Instructions to follow => Every line below is to be quoted exactly, with nothing added or dropped.
[start of Information provided]
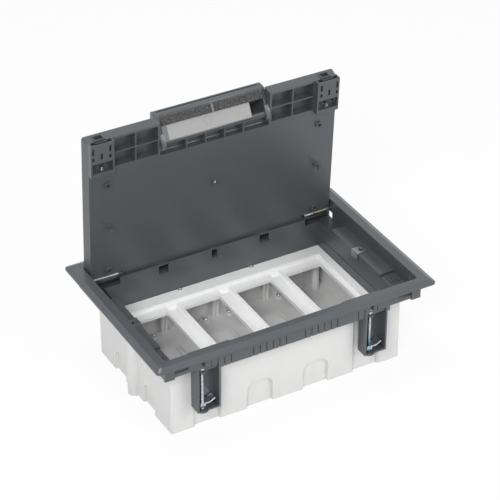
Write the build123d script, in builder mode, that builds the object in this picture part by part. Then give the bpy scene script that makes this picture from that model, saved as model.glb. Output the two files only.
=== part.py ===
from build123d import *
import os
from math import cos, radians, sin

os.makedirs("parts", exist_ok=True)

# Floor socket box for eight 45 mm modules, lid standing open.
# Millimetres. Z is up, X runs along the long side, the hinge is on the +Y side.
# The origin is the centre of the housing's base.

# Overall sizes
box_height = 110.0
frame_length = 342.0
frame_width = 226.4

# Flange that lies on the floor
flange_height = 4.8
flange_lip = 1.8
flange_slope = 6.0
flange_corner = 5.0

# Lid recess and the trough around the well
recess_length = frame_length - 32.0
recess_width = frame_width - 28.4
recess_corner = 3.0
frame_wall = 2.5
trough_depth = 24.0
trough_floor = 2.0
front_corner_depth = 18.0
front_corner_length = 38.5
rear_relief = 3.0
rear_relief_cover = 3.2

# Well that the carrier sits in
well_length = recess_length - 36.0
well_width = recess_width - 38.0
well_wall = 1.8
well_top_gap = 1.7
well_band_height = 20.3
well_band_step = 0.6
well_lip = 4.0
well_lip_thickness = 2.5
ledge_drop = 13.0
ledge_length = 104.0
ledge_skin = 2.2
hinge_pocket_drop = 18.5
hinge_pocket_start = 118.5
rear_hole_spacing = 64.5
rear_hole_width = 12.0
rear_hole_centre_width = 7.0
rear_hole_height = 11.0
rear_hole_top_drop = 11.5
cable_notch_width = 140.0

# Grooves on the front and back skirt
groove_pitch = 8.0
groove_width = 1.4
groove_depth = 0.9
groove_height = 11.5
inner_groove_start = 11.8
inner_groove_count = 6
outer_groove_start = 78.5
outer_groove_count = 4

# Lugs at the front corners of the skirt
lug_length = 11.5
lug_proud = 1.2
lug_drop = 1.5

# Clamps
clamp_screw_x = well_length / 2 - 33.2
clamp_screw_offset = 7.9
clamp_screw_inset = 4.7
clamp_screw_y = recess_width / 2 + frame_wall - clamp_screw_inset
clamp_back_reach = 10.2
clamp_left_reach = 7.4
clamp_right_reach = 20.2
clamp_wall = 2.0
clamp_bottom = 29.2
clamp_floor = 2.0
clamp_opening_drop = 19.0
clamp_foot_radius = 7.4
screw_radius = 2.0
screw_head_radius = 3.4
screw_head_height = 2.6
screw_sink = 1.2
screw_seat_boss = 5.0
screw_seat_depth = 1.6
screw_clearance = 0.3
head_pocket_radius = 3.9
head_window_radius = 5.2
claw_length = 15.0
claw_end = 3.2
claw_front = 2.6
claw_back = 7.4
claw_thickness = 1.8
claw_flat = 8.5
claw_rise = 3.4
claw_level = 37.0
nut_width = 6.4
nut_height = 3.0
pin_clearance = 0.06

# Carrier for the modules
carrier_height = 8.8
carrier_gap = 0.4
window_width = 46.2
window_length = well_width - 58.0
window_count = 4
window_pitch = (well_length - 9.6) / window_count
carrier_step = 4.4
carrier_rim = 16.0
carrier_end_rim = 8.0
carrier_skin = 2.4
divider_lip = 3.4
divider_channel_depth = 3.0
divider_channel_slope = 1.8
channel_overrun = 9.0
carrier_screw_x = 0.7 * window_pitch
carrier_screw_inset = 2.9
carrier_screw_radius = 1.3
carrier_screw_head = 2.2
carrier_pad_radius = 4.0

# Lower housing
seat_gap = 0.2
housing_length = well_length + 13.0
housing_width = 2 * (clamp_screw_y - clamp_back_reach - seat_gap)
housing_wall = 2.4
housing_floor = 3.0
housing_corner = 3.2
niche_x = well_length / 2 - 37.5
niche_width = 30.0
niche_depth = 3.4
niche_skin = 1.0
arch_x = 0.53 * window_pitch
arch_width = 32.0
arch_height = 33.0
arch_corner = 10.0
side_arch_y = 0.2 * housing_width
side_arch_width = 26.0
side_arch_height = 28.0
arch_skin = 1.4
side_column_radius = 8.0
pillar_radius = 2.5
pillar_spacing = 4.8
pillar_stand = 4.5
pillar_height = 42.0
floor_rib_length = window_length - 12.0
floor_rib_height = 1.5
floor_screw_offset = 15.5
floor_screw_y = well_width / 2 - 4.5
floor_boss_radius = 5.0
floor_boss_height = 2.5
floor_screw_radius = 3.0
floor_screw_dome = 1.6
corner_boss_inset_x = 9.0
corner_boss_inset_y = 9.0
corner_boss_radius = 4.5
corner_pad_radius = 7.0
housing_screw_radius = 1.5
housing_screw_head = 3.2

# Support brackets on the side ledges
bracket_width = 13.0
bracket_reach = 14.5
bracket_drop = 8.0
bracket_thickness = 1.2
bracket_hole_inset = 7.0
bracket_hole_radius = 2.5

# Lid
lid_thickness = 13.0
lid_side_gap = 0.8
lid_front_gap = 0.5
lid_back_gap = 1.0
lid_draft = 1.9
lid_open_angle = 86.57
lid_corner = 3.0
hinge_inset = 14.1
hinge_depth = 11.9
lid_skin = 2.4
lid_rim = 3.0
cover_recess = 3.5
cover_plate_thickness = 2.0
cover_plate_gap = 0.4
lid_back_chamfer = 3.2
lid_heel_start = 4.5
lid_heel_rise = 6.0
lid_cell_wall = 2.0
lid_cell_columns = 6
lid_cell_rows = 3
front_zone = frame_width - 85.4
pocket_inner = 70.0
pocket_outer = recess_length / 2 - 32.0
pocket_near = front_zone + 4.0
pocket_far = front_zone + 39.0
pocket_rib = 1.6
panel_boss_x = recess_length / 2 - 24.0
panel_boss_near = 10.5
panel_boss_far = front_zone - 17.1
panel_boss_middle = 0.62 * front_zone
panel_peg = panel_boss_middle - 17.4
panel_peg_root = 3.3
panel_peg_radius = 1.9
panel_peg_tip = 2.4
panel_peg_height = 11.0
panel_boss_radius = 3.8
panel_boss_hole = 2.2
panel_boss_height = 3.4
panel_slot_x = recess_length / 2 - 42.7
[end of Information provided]
Output below =>
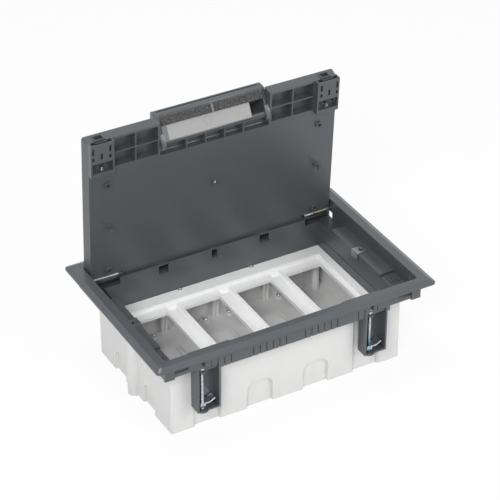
Write the build123d script, in builder mode, that builds the object in this picture part by part. Then give the bpy scene script that makes this picture from that model, saved as model.glb. Output the two files only.
=== part.py ===
from build123d import *
import os
from math import cos, radians, sin

os.makedirs("parts", exist_ok=True)

# Floor socket box for eight 45 mm modules, lid standing open.
# Millimetres. Z is up, X runs along the long side, the hinge is on the +Y side.
# The origin is the centre of the housing's base.

# Overall sizes
box_height = 110.0
frame_length = 342.0
frame_width = 226.4

# Flange that lies on the floor
flange_height = 4.8
flange_lip = 1.8
flange_slope = 6.0
flange_corner = 5.0

# Lid recess and the trough around the well
recess_length = frame_length - 32.0
recess_width = frame_width - 28.4
recess_corner = 3.0
frame_wall = 2.5
trough_depth = 24.0
trough_floor = 2.0
front_corner_depth = 18.0
front_corner_length = 38.5
rear_relief = 3.0
rear_relief_cover = 3.2

# Well that the carrier sits in
well_length = recess_length - 36.0
well_width = recess_width - 38.0
well_wall = 1.8
well_top_gap = 1.7
well_band_height = 20.3
well_band_step = 0.6
well_lip = 4.0
well_lip_thickness = 2.5
ledge_drop = 13.0
ledge_length = 104.0
ledge_skin = 2.2
hinge_pocket_drop = 18.5
hinge_pocket_start = 118.5
rear_hole_spacing = 64.5
rear_hole_width = 12.0
rear_hole_centre_width = 7.0
rear_hole_height = 11.0
rear_hole_top_drop = 11.5
cable_notch_width = 140.0

# Grooves on the front and back skirt
groove_pitch = 8.0
groove_width = 1.4
groove_depth = 0.9
groove_height = 11.5
inner_groove_start = 11.8
inner_groove_count = 6
outer_groove_start = 78.5
outer_groove_count = 4

# Lugs at the front corners of the skirt
lug_length = 11.5
lug_proud = 1.2
lug_drop = 1.5

# Clamps
clamp_screw_x = well_length / 2 - 33.2
clamp_screw_offset = 7.9
clamp_screw_inset = 4.7
clamp_screw_y = recess_width / 2 + frame_wall - clamp_screw_inset
clamp_back_reach = 10.2
clamp_left_reach = 7.4
clamp_right_reach = 20.2
clamp_wall = 2.0
clamp_bottom = 29.2
clamp_floor = 2.0
clamp_opening_drop = 19.0
clamp_foot_radius = 7.4
screw_radius = 2.0
screw_head_radius = 3.4
screw_head_height = 2.6
screw_sink = 1.2
screw_seat_boss = 5.0
screw_seat_depth = 1.6
screw_clearance = 0.3
head_pocket_radius = 3.9
head_window_radius = 5.2
claw_length = 15.0
claw_end = 3.2
claw_front = 2.6
claw_back = 7.4
claw_thickness = 1.8
claw_flat = 8.5
claw_rise = 3.4
claw_level = 37.0
nut_width = 6.4
nut_height = 3.0
pin_clearance = 0.06

# Carrier for the modules
carrier_height = 8.8
carrier_gap = 0.4
window_width = 46.2
window_length = well_width - 58.0
window_count = 4
window_pitch = (well_length - 9.6) / window_count
carrier_step = 4.4
carrier_rim = 16.0
carrier_end_rim = 8.0
carrier_skin = 2.4
divider_lip = 3.4
divider_channel_depth = 3.0
divider_channel_slope = 1.8
channel_overrun = 9.0
carrier_screw_x = 0.7 * window_pitch
carrier_screw_inset = 2.9
carrier_screw_radius = 1.3
carrier_screw_head = 2.2
carrier_pad_radius = 4.0

# Lower housing
seat_gap = 0.2
housing_length = well_length + 13.0
housing_width = 2 * (clamp_screw_y - clamp_back_reach - seat_gap)
housing_wall = 2.4
housing_floor = 3.0
housing_corner = 3.2
niche_x = well_length / 2 - 37.5
niche_width = 30.0
niche_depth = 3.4
niche_skin = 1.0
arch_x = 0.53 * window_pitch
arch_width = 32.0
arch_height = 33.0
arch_corner = 10.0
side_arch_y = 0.2 * housing_width
side_arch_width = 26.0
side_arch_height = 28.0
arch_skin = 1.4
side_column_radius = 8.0
pillar_radius = 2.5
pillar_spacing = 4.8
pillar_stand = 4.5
pillar_height = 42.0
floor_rib_length = window_length - 12.0
floor_rib_height = 1.5
floor_screw_offset = 15.5
floor_screw_y = well_width / 2 - 4.5
floor_boss_radius = 5.0
floor_boss_height = 2.5
floor_screw_radius = 3.0
floor_screw_dome = 1.6
corner_boss_inset_x = 9.0
corner_boss_inset_y = 9.0
corner_boss_radius = 4.5
corner_pad_radius = 7.0
housing_screw_radius = 1.5
housing_screw_head = 3.2

# Support brackets on the side ledges
bracket_width = 13.0
bracket_reach = 14.5
bracket_drop = 8.0
bracket_thickness = 1.2
bracket_hole_inset = 7.0
bracket_hole_radius = 2.5

# Lid
lid_thickness = 13.0
lid_side_gap = 0.8
lid_front_gap = 0.5
lid_back_gap = 1.0
lid_draft = 1.9
lid_open_angle = 86.57
lid_corner = 3.0
hinge_inset = 14.1
hinge_depth = 11.9
lid_skin = 2.4
lid_rim = 3.0
cover_recess = 3.5
cover_plate_thickness = 2.0
cover_plate_gap = 0.4
lid_back_chamfer = 3.2
lid_heel_start = 4.5
lid_heel_rise = 6.0
lid_cell_wall = 2.0
lid_cell_columns = 6
lid_cell_rows = 3
front_zone = frame_width - 85.4
pocket_inner = 70.0
pocket_outer = recess_length / 2 - 32.0
pocket_near = front_zone + 4.0
pocket_far = front_zone + 39.0
pocket_rib = 1.6
panel_boss_x = recess_length / 2 - 24.0
panel_boss_near = 10.5
panel_boss_far = front_zone - 17.1
panel_boss_middle = 0.62 * front_zone
panel_peg = panel_boss_middle - 17.4
panel_peg_root = 3.3
panel_peg_radius = 1.9
panel_peg_tip = 2.4
panel_peg_height = 11.0
panel_boss_radius = 3.8
panel_boss_hole = 2.2
panel_boss_height = 3.4
panel_slot_x = recess_length / 2 - 42.7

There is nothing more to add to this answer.